Well, I did find one example, criu:
https://github.com/checkpoint-restore/criu/blob/criu-dev/criu/uffd.c#L266
It doesn't do the two-step probing process, it looks to me like it
does what my patch was intending users to do:

It just asks for the requested features up-front, without any probing.
And then it returns the subset of features it *actually* got,
ostensibly so the caller can compare that vs. what it requested.

Then again, it looks like the caller doesn't *actually* compare the
features it got vs. what it asked for.

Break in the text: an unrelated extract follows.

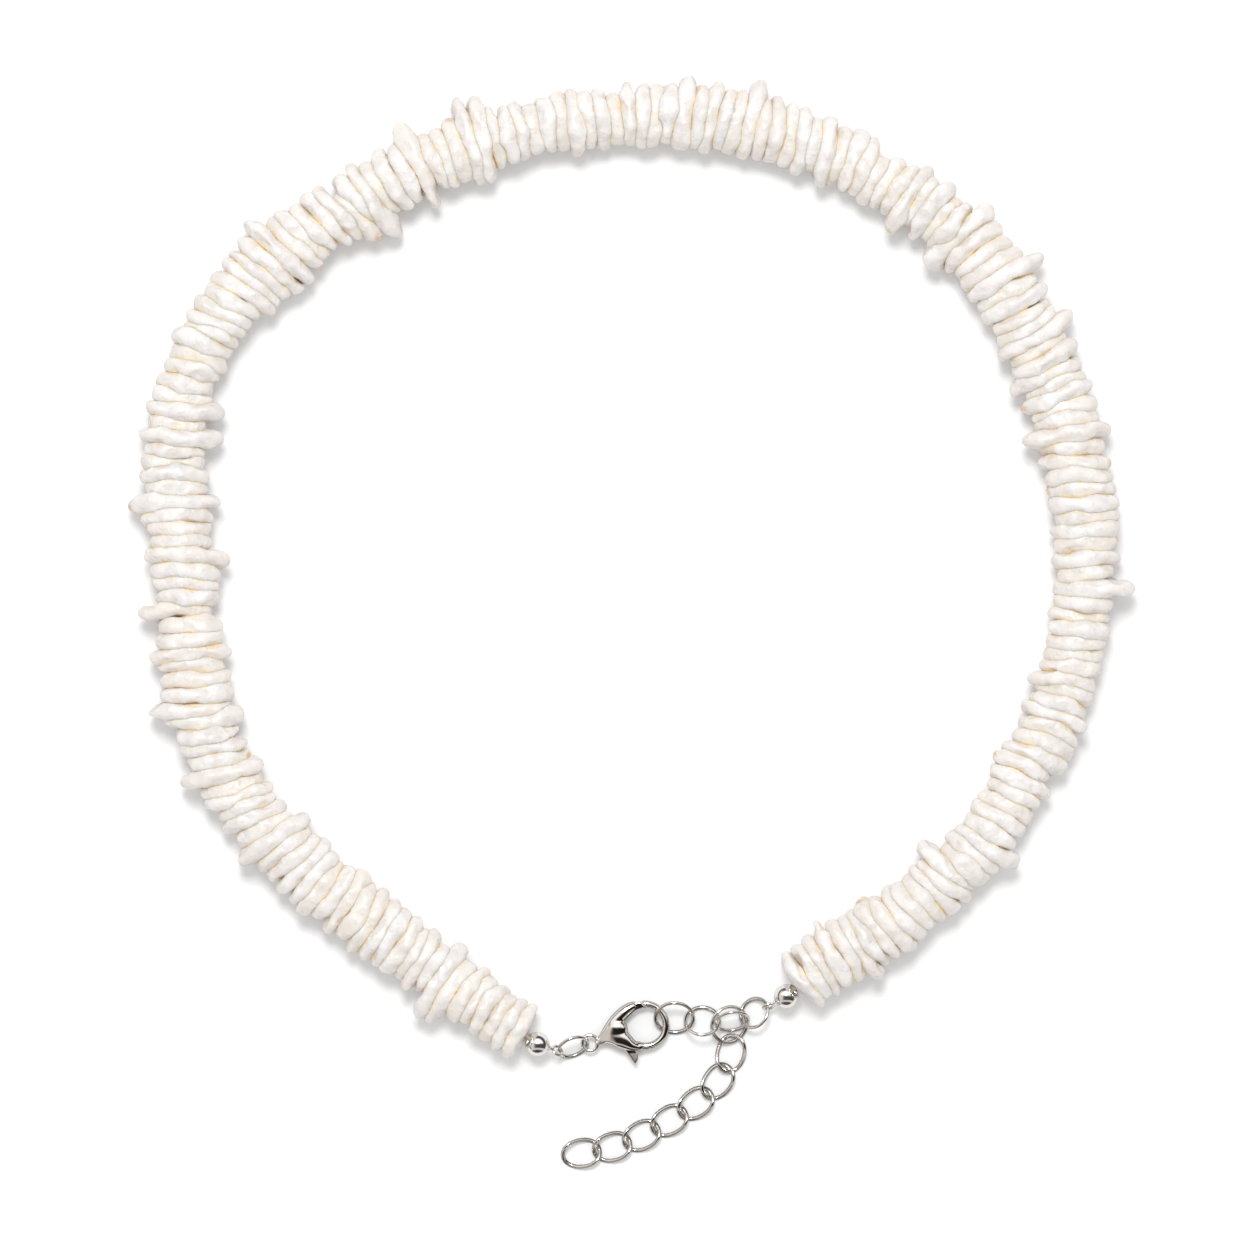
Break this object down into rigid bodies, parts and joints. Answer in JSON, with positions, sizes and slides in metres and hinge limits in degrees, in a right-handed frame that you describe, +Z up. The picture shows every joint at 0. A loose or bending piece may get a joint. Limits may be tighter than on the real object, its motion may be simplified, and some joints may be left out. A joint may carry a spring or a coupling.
{
  "type": "puka shell necklace",
  "caption": "Choker-length necklace of irregular ivory shell chips on a cord, with round bead tips, a lobster claw clasp and a short extender chain, laid flat as a closed loop.",
  "frame": {"origin": "on the surface that the necklace lies on, under the middle of its bounding box", "axes": "+Z up from the surface; +Y from the clasp across the loop to the far side; +X to the right, seen from above"},
  "size_m": [0.1413, 0.1539, 0.0093],
  "materials": {
    "shell": "polished natural shell, semi-gloss",
    "cord": "waxed beading thread",
    "silver": "polished silver-coloured plating"
  },
  "bodies": {
    "necklace": {"shell_chips": "shell", "thread": "cord", "bead_tip_left": "silver", "bead_tip_right": "silver", "jump_ring_left": "silver", "chain_ring_1": "silver", "chain_ring_2": "silver", "chain_ring_3": "silver", "jump_ring_right": "silver", "clasp_body": "silver", "clasp_rivet": "silver", "tail_link_1": "silver", "tail_link_2": "silver", "tail_link_3": "silver", "tail_link_4": "silver", "tail_link_5": "silver", "tail_link_6": "silver", "tail_link_7": "silver"},
    "lever": {"clasp_lever": "silver"}
  },
  "joints": [
    {"name": "lever_hinge", "type": "hinge", "parent": "necklace", "child": "lever", "pos_m": [-0.00205, -0.05718, 0.0015], "axis": [0, 0, 1], "range_deg": [-14, 0], "stiffness_Nm_per_rad": 0.01, "springref_deg": 20.05}
  ]
}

I don't know enough about criu
to know if this is a bug, or if they actually just don't care.
https://github.com/checkpoint-restore/criu/blob/criu-dev/criu/uffd.c#L312

>
> >
> > I also still think the man page is incorrect or at least incomplete no
> > matter what we do here; we should be sure to update it as a follow-up.
>
> So far it looks still fine if with this revert.  Maybe I overlooked
> somewhere?
>
> I'll add this into my todo, but with low priority.  If you have suggestion
> already on how to improve the man page please do so before me!

My thinking is that it describes the bits and pieces, but doesn't
explicitly describe end-to-end how to configure a userfaultfd using
the two-step probing approach. (Or state that this is actually
*required*, unless you only want to set features=0 in any case.)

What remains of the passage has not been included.